--- START STORED ROWS ---
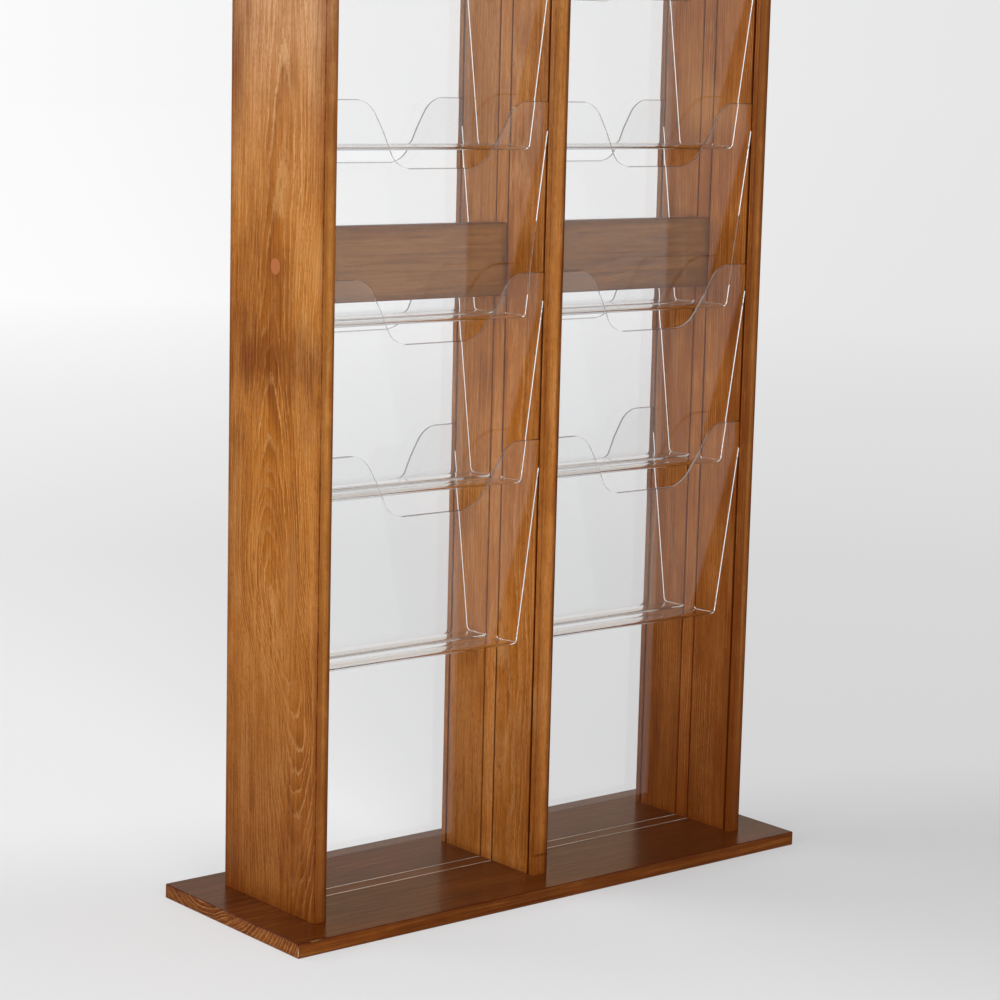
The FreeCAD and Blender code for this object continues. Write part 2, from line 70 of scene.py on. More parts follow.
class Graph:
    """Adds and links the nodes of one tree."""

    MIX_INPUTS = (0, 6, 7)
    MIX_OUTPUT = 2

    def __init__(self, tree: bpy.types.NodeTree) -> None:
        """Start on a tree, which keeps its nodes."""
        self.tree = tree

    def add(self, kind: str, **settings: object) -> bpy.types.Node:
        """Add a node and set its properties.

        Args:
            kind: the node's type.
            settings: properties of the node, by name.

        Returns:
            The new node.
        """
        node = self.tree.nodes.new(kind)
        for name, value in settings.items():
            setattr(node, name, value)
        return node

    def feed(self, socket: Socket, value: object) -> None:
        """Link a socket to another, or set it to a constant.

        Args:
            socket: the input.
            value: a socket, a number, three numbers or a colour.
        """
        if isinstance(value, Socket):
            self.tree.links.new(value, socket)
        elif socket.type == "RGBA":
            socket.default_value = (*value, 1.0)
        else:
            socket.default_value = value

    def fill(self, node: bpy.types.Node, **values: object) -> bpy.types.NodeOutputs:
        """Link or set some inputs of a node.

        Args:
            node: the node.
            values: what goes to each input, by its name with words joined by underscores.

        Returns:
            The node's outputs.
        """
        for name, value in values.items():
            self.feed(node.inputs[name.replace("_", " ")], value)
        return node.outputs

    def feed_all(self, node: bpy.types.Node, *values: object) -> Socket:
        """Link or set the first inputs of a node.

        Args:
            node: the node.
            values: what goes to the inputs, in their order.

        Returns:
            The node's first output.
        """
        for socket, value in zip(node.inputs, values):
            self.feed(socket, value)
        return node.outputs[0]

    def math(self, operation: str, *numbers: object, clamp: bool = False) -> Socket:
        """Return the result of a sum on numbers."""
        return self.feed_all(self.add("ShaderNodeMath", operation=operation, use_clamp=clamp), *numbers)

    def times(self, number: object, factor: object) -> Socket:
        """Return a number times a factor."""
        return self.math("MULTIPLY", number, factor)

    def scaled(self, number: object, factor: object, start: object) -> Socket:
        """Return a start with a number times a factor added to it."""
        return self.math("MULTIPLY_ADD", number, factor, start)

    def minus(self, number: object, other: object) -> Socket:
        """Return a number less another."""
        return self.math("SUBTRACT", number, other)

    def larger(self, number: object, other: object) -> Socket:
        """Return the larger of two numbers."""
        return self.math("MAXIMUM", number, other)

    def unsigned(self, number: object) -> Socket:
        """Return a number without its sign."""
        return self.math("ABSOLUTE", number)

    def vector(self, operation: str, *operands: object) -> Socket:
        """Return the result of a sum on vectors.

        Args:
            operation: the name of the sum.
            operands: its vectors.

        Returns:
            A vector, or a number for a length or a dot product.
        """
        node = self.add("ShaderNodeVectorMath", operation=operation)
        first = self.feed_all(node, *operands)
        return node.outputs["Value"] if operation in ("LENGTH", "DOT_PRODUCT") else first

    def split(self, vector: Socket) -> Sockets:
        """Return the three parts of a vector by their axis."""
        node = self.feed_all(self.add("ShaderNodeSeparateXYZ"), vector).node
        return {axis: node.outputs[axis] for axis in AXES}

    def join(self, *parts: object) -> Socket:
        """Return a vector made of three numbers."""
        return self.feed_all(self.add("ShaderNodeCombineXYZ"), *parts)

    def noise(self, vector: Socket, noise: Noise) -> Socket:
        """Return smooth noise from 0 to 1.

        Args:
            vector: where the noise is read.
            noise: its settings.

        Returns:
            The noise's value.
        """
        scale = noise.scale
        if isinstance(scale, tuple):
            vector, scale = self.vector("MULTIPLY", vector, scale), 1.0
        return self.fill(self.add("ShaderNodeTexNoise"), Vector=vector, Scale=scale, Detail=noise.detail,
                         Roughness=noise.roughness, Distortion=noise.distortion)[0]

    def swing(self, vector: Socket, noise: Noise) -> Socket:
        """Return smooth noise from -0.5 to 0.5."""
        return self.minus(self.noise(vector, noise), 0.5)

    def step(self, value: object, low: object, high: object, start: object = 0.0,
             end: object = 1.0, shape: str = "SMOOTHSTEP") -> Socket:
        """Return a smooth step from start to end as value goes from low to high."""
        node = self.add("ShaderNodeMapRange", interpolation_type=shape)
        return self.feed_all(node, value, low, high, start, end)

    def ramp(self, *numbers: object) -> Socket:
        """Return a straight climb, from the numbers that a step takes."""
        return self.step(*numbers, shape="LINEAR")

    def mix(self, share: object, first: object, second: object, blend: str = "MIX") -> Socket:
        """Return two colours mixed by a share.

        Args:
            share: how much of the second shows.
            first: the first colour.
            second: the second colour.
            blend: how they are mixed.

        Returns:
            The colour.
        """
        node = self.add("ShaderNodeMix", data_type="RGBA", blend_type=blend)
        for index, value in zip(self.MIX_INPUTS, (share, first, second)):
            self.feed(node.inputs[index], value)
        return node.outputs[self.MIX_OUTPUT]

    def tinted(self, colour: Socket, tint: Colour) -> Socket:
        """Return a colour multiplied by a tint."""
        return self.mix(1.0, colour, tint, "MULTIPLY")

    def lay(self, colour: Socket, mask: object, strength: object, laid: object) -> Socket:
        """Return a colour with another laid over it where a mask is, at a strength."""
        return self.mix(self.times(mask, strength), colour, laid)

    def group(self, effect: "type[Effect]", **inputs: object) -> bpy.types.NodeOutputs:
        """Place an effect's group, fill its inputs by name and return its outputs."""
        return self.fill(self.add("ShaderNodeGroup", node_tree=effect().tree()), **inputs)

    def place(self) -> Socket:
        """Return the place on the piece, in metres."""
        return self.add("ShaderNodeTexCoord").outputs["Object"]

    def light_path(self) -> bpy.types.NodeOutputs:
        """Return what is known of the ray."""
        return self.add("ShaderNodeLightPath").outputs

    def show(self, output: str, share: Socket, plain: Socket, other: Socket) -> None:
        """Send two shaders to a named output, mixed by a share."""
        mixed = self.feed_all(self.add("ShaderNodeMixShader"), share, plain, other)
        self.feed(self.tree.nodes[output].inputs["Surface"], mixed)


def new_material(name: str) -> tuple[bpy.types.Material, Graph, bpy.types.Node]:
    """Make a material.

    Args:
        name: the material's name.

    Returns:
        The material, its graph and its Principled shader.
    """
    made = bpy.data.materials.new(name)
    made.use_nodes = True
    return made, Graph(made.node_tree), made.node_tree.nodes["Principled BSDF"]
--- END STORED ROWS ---
--- START STORED ROWS ---
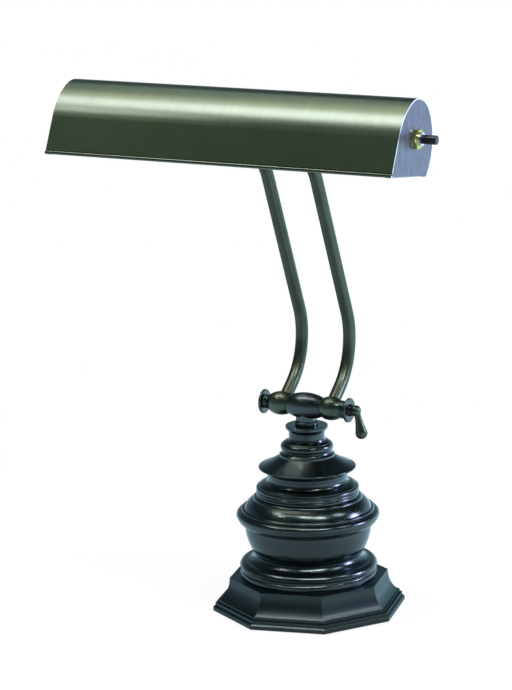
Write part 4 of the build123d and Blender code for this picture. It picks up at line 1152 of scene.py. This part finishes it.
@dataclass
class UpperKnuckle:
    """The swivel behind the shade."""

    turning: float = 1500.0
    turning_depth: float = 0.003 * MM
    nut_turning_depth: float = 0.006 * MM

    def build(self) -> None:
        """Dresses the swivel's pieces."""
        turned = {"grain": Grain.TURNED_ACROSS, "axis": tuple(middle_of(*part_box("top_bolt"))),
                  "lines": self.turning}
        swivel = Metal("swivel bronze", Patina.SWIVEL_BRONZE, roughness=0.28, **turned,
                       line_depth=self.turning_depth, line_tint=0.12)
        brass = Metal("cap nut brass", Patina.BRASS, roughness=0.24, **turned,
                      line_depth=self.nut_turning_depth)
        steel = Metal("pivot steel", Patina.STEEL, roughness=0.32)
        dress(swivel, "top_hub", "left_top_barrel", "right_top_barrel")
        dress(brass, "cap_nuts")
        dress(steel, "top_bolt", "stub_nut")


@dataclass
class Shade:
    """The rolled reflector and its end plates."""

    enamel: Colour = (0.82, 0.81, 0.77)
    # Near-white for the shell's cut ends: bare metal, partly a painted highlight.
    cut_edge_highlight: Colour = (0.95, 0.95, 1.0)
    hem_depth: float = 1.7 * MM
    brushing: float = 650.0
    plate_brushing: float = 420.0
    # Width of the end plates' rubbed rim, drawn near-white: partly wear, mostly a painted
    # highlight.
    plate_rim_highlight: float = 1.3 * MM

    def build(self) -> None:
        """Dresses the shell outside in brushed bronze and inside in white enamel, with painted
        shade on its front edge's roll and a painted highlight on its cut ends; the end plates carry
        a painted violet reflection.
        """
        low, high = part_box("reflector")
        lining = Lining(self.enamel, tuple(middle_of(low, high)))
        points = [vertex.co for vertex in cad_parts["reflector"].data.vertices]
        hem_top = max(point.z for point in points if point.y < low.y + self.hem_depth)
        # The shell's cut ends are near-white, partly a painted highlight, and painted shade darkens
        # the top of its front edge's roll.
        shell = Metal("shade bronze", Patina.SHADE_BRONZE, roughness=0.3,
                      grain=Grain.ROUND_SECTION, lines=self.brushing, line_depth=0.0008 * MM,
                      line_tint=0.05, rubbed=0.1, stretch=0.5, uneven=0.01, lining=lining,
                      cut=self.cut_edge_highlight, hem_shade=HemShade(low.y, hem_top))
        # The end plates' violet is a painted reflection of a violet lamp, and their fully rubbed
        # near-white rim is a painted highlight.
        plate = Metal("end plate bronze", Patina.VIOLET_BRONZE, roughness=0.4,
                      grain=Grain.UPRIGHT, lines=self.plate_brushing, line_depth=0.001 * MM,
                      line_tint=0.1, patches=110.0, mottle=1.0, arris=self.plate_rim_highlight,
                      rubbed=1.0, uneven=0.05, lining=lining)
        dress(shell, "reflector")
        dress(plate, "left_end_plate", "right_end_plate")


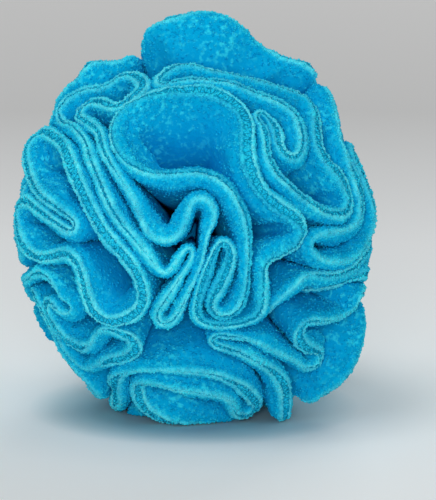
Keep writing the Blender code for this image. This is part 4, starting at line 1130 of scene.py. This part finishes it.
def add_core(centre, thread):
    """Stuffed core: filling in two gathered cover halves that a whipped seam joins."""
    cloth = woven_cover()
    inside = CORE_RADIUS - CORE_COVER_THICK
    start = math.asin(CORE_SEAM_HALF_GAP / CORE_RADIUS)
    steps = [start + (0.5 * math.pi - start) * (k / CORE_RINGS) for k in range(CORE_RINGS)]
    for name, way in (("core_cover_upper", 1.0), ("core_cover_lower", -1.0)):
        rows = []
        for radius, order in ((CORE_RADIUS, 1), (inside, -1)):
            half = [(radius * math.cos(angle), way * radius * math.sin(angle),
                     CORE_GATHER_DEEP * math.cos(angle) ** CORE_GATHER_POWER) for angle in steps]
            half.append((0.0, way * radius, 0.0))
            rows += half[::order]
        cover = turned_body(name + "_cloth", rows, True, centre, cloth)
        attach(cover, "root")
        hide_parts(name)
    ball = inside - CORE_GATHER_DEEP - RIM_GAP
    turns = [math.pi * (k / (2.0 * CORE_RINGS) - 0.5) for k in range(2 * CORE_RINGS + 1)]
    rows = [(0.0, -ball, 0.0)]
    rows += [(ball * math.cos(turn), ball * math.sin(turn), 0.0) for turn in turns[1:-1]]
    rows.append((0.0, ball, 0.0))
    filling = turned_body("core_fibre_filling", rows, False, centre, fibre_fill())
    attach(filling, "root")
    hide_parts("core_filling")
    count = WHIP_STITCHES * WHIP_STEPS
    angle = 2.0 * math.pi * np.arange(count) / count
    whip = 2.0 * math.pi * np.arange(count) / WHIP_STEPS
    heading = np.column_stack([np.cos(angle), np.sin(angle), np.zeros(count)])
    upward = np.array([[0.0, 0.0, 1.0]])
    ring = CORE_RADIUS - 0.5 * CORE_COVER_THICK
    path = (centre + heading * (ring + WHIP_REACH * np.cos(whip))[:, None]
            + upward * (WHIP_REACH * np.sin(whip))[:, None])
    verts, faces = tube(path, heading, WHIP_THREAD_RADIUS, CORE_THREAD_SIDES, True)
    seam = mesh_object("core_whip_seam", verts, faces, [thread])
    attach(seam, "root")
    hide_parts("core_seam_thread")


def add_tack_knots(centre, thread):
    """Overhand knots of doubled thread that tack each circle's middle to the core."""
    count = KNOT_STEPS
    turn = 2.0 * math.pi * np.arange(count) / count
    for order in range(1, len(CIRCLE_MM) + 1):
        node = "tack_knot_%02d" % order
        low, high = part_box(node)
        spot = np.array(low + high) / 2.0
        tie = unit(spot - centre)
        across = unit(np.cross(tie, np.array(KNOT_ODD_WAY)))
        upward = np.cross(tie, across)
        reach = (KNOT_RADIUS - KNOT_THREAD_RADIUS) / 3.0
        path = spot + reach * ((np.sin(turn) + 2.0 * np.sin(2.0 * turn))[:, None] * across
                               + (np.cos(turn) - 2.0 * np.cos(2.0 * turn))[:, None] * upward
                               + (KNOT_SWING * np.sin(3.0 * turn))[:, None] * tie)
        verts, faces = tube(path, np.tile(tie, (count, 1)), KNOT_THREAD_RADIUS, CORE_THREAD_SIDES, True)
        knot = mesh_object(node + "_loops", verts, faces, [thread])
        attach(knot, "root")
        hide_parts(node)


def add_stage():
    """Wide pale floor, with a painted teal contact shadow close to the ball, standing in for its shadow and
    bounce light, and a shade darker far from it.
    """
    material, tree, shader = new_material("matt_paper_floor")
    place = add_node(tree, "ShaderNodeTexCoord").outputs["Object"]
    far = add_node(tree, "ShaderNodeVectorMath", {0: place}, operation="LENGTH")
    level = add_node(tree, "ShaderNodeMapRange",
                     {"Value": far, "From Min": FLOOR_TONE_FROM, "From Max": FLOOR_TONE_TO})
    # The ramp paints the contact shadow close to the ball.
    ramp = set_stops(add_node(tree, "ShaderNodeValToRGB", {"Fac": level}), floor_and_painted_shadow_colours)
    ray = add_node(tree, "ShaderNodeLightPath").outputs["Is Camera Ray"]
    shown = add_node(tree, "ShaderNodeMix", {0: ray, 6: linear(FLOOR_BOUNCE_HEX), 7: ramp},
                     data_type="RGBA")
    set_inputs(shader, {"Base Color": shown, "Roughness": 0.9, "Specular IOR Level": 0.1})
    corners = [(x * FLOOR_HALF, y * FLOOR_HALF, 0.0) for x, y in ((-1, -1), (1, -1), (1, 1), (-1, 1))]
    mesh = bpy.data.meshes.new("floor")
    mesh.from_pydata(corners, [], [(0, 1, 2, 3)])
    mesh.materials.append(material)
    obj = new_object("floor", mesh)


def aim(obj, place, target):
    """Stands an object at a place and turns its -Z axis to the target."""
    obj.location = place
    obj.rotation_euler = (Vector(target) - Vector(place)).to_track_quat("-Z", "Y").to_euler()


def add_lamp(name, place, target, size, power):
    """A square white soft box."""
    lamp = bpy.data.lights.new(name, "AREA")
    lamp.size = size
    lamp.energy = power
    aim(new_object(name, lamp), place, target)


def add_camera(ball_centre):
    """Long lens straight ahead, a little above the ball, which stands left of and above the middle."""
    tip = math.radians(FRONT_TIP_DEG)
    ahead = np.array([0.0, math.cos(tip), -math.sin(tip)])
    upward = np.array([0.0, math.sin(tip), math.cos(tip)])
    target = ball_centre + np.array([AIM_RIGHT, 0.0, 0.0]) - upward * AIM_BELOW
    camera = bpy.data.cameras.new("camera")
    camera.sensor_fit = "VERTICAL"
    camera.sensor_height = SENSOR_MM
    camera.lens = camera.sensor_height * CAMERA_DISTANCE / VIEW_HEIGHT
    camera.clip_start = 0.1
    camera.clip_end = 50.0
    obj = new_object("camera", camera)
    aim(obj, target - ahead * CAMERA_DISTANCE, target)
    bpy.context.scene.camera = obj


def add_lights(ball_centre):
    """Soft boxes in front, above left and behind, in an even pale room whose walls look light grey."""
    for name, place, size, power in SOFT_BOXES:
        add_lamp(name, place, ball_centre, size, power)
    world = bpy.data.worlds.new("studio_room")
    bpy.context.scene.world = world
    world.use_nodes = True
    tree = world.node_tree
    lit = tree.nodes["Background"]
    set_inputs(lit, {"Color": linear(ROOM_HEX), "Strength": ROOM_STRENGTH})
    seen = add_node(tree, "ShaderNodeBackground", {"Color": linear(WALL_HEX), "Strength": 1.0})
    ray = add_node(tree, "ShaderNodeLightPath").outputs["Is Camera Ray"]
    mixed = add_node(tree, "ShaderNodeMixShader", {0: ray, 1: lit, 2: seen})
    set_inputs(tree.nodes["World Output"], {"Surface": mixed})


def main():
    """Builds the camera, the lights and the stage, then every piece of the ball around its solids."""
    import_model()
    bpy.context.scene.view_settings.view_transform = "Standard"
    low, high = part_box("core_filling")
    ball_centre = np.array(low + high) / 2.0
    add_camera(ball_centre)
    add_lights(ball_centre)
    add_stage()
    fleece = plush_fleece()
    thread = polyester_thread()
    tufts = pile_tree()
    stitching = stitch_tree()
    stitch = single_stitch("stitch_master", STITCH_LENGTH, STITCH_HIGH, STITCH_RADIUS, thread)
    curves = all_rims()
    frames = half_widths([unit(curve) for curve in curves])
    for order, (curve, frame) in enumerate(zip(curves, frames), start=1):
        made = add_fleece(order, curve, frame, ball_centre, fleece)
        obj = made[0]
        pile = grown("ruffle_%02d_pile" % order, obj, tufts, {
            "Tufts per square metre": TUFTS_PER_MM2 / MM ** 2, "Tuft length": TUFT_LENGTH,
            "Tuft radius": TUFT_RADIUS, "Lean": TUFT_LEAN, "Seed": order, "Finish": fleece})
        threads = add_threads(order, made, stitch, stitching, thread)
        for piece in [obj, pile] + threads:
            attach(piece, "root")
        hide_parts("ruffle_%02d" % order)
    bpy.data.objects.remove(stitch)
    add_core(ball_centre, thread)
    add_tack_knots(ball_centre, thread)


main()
--- END STORED ROWS ---
> WRITTEN PROBLEM
What is wanted is an exact copy of the lines from the line containing "The FreeCAD and" to the line containing "values: what goes to each", both lines included, and of no other line.

> REPLY TO THE EXERCISE
The FreeCAD and Blender code for this object continues. Write part 2, from line 70 of scene.py on. More parts follow.
class Graph:
    """Adds and links the nodes of one tree."""

    MIX_INPUTS = (0, 6, 7)
    MIX_OUTPUT = 2

    def __init__(self, tree: bpy.types.NodeTree) -> None:
        """Start on a tree, which keeps its nodes."""
        self.tree = tree

    def add(self, kind: str, **settings: object) -> bpy.types.Node:
        """Add a node and set its properties.

        Args:
            kind: the node's type.
            settings: properties of the node, by name.

        Returns:
            The new node.
        """
        node = self.tree.nodes.new(kind)
        for name, value in settings.items():
            setattr(node, name, value)
        return node

    def feed(self, socket: Socket, value: object) -> None:
        """Link a socket to another, or set it to a constant.

        Args:
            socket: the input.
            value: a socket, a number, three numbers or a colour.
        """
        if isinstance(value, Socket):
            self.tree.links.new(value, socket)
        elif socket.type == "RGBA":
            socket.default_value = (*value, 1.0)
        else:
            socket.default_value = value

    def fill(self, node: bpy.types.Node, **values: object) -> bpy.types.NodeOutputs:
        """Link or set some inputs of a node.

        Args:
            node: the node.
            values: what goes to each input, by its name with words joined by underscores.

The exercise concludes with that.